▸ TASK TO COMPLETE
Repeat the material below exactly, line for line.

※

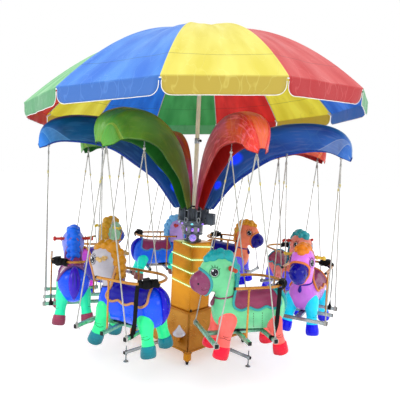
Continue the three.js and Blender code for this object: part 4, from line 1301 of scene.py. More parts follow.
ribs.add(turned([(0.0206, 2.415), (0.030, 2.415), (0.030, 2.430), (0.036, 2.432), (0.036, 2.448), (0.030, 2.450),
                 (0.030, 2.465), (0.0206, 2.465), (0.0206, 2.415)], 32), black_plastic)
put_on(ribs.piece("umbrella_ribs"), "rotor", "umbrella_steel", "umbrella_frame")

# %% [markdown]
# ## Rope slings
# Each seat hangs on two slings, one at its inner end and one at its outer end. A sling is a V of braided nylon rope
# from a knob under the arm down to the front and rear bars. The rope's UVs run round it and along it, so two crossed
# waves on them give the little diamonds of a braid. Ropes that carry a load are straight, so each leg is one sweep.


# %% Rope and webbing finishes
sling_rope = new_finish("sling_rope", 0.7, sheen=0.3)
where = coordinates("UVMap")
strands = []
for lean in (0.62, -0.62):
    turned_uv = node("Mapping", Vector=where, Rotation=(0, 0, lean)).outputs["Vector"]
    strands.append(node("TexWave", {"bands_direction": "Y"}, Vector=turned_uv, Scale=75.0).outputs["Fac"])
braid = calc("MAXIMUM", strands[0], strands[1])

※

▸ OUTPUT BELOW
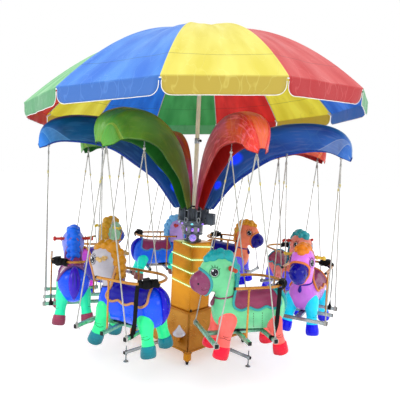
Continue the three.js and Blender code for this object: part 4, from line 1301 of scene.py. More parts follow.
ribs.add(turned([(0.0206, 2.415), (0.030, 2.415), (0.030, 2.430), (0.036, 2.432), (0.036, 2.448), (0.030, 2.450),
                 (0.030, 2.465), (0.0206, 2.465), (0.0206, 2.415)], 32), black_plastic)
put_on(ribs.piece("umbrella_ribs"), "rotor", "umbrella_steel", "umbrella_frame")

# %% [markdown]
# ## Rope slings
# Each seat hangs on two slings, one at its inner end and one at its outer end. A sling is a V of braided nylon rope
# from a knob under the arm down to the front and rear bars. The rope's UVs run round it and along it, so two crossed
# waves on them give the little diamonds of a braid. Ropes that carry a load are straight, so each leg is one sweep.


# %% Rope and webbing finishes
sling_rope = new_finish("sling_rope", 0.7, sheen=0.3)
where = coordinates("UVMap")
strands = []
for lean in (0.62, -0.62):
    turned_uv = node("Mapping", Vector=where, Rotation=(0, 0, lean)).outputs["Vector"]
    strands.append(node("TexWave", {"bands_direction": "Y"}, Vector=turned_uv, Scale=75.0).outputs["Fac"])
braid = calc("MAXIMUM", strands[0], strands[1])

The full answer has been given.